Yes Lawd! -NxWorries
The duo of soon-to-be-legendary producer Knxwledge and easy breezy hip-hop loverboy Anderson .Paak come together with a record my grandmother would have happily mistaken as the lost score to her favorite old Russian movies. Teen flicks where the bad boy runs through the city square and those ever-present cigarettes represent his manliness—sounds a lot like .Paak flipping through his Rolodex of love lost and women had, doesn’t it?
Not one for dark liquor, the winding and velvet energy of “Kutless” would have poured my grandmother a glass of scotch without her lifting a finger. The sinuous quality of .Paak’s one-time-only cadence would have taken her back to romanticized tales of European side streets, yellow-tinted streetlights, and the endless strolling of being a single matriarch and then an immigrant.
At the same time, with so much of her life in transit and in pursuit of survival, I imagine the easy lilt of “Scared Money” would have made the track an album standout. With her constant under-the-table dealings to navigate the anti-Semitic systems in the USSR, my grandmother deserves a hustler anthem to fall in love with.
Crush -Ravyn Lenae
My grandmother would have freaked out from the first allusion to a staircase vocal trick. If there’s anything I’ve learned from her hours of Russian concerts, it’s that a strong woman with a stronger voice will, eventually, steal her heart and potentially make her cry. Not that Crush is a particularly despondent piece of music, but Lenae’s delivery is so vibrant and punchy, it would take my grandmother back to her younger days as a to-be-reckoned-with female boss.
Crush deals so explicitly with young love and coming into your sexuality as a woman, and while my grandmother has already completed this phase of her life, settling in to hear a first-hand account could be just the break she needs from the realities of aging. Youth is a fleeting thing, but Crush is an excellent doorway into an adjacent past life, an escapist moment from which my grandmother could derive comfort. Did I mention Ravyn Lenae is a fantastic singer? That’s of tantamount importance here. So, again, Ravyn Lenae is a fantastic singer.
Priscilla -JMSN
Lastly, we have the 2012 gem that is JMSN’s Priscilla. Running just over an hour, JMSN manages to turn loneliness and misery into a multi-act symphony.

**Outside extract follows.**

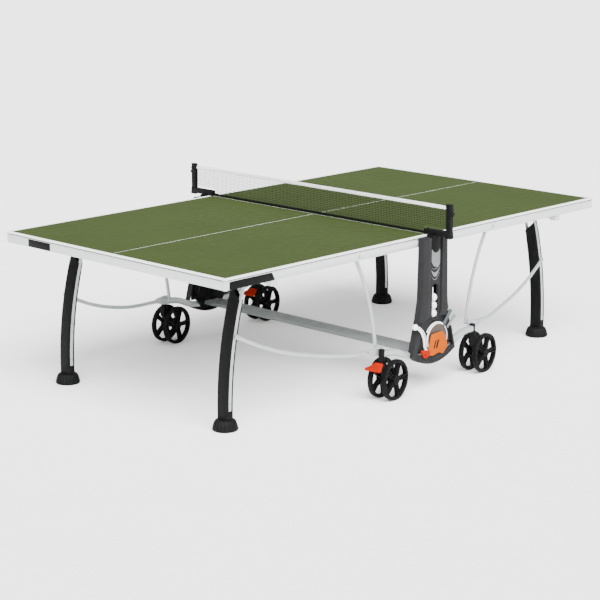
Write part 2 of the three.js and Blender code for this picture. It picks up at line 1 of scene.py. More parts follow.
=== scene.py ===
"""Looks for the folding ping pong table: camera, light, materials and detailed pieces on the CAD frame.

Shapes are (points, faces) pairs drawn in millimetres in the table's own frame: X along it, Y across
it, Z up.  Pillar parts are drawn for the far side and turned half a turn for the near side; corner
parts are drawn for the right far corner and mirrored.  piece() turns a shape into an object in metres.
"""
import json
import math
import bmesh
import bpy
from mathutils import Matrix, Vector


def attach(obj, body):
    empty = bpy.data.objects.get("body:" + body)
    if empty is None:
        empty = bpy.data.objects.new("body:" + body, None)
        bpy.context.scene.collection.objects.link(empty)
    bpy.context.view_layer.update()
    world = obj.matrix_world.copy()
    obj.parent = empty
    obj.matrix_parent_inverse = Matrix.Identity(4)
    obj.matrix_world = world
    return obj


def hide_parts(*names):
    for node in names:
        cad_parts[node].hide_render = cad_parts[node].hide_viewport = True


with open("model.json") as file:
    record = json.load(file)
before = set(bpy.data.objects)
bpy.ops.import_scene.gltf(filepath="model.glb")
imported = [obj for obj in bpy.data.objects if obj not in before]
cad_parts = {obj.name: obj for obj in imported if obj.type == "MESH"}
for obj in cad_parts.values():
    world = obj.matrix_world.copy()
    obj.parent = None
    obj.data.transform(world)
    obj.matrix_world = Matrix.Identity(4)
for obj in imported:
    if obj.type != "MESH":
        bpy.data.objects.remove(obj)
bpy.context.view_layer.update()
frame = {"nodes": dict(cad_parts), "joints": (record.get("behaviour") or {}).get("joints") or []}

# ---------- sizes, in millimetres, the same as the CAD part's ----------
MM = 0.001
SIDES_X = (("left", -1), ("right", 1))
SIDES_Y = (("near", -1), ("far", 1))
CORNERS = [(f"{name_y}_{name_x}", name_x, side_x, side_y)
           for name_x, side_x in SIDES_X for name_y, side_y in SIDES_Y]
HALF_LENGTH = 1370
HALF_WIDTH = 762.5
SURFACE = 760
LINE_WIDTH = 20
CENTRE_LINE = 2
APRON_FACE = 757.5
APRON_END = 1365
APRON_Z = (708, 752)

STRUT_TOP = (502, 728)
STRUT_FOOT = (345, 256)
STRUT_Y = 724
STRUT_BOW = 28
STAY_PATH = [(405, 737, 250), (490, 736, 251), (560, 721, 256), (690, 686, 275), (860, 655, 315),
             (1010, 626, 369), (1142, 602, 434)]
BAR_HALF = [(60, 784, 170), (106, 783, 174), (160, 769, 188), (200, 766, 205), (245, 766, 222),
            (300, 766, 231), (345, 766, 231)]

LEG_Y = 557
LEG_WIDTH = 70
LEG_DEPTH = 40
LEG_FOOT_X = 1178
LEG_BEND_START = 100
LEG_RADIUS = 1730
LEG_BOTTOM = 53
SHELL_TOP = (553, 10, 42)
CAP_TOP = (588, 14, 62)
GROOVE_BOTTOM = 89
GROOVE_WIDTH = 22
GROOVE_DEPTH = 9.5

PILLAR_FACE = 812
PILLAR_TOP = 751
PILLAR_FOOT = (160, 178)
FOOT_SAG = 52
UPPER = (94, 450)
WAIST = (117, 345)
PILLAR_PANEL = 797
PANEL_FACE = 804
BALL = 40
BALL_Y = 790.5
BALL_BOTTOM = 355
SLOT = (353, 522)
CASTER_X = 345
CASTER_Y = 766
CASTER_SWIVEL = 6
WHEEL_WIDTH = 25
SPOKES = 5
PEDAL_TILT = 20
PEDAL_HINGE = (-22, 186)

NET_BOTTOM = 763
NET_TOP = 912.5
TAPE_HEIGHT = 17
NET_REACH = 868
NET_SKIRT = 734
ARM_TOP = 792
THREAD = 1.7
MESH_ACROSS = 10
MESH_UP = 9


# ---------- shapes ----------
def joined(*shapes):
    points = []
    faces = []
    for more_points, more_faces in shapes:
        start = len(points)
        points += more_points
        faces += [tuple(start + i for i in face) for face in more_faces]
    return points, faces


def changed(shape, matrix):
    points, faces = shape
    return [tuple(matrix @ Vector(p)) for p in points], faces


def shifted(shape, x, y, z):
    return changed(shape, Matrix.Translation((x, y, z)))


def mirrored(shape, side_x, side_y=1):
    return changed(shape, Matrix.Diagonal((side_x, side_y, 1, 1)))


def turned_to(shape, side_y):
    """A pillar part drawn for the far side, turned half a turn for the near side."""
    return changed(shape, Matrix.Rotation(math.pi, 4, "Z")) if side_y < 0 else shape


def of_mesh(mesh):
    return [tuple(v.co) for v in mesh.verts], [tuple(v.index for v in f.verts) for f in mesh.faces]


def block(low, high, bevel=1.5, segments=2):
    """A box with rounded edges between two corners."""
    mesh = bmesh.new()
    bmesh.ops.create_cube(mesh, size=1)
    low, high = Vector(low), Vector(high)
    size = high - low
    for v in mesh.verts:
        v.co = low + Vector((v.co[i] + 0.5) * size[i] for i in range(3))
    bmesh.ops.bevel(mesh, geom=list(mesh.edges), offset=bevel, segments=segments, profile=0.5,
                    affect="EDGES")
    mesh.verts.index_update()
    shape = of_mesh(mesh)
    mesh.free()
    return shape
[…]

The severity of my grandmother’s beloved opera and ballet, the theatrics of televised concerts, and our familial propensity to dwell are all innovated upon and freshened up within the context of Priscilla.
Priscilla would be the album I imagine my grandmother lighting a sought-after cigarette to and losing herself in. This would be the album she cries to while avoiding becoming a victim of her own thoughts. Through the inadvertent lessons JMSN provides on the record, she would take stock of her own life, and reflect as she so loves to do.
Now living alone, the last thing I would want is for my grandmother to feel she has no outlet for the well of emotions she’s likely suppressed across her winding life as a single mother and immigrant. Priscilla would allow for her to explore and unpack her emotions in a constructive way, and it’s a gorgeous body of work. And crying is healthy, not that I am pining after my grandmother crying, but you get the idea.
There we are, three albums I wish my grandmother had the chance to hear and fall in love with. If the tides somehow turn and a listening session is in our future, these would be the first three albums I played for her, language barrier notwithstanding, so she could feel something deeply moving and so we could share something in the final chapter of her life.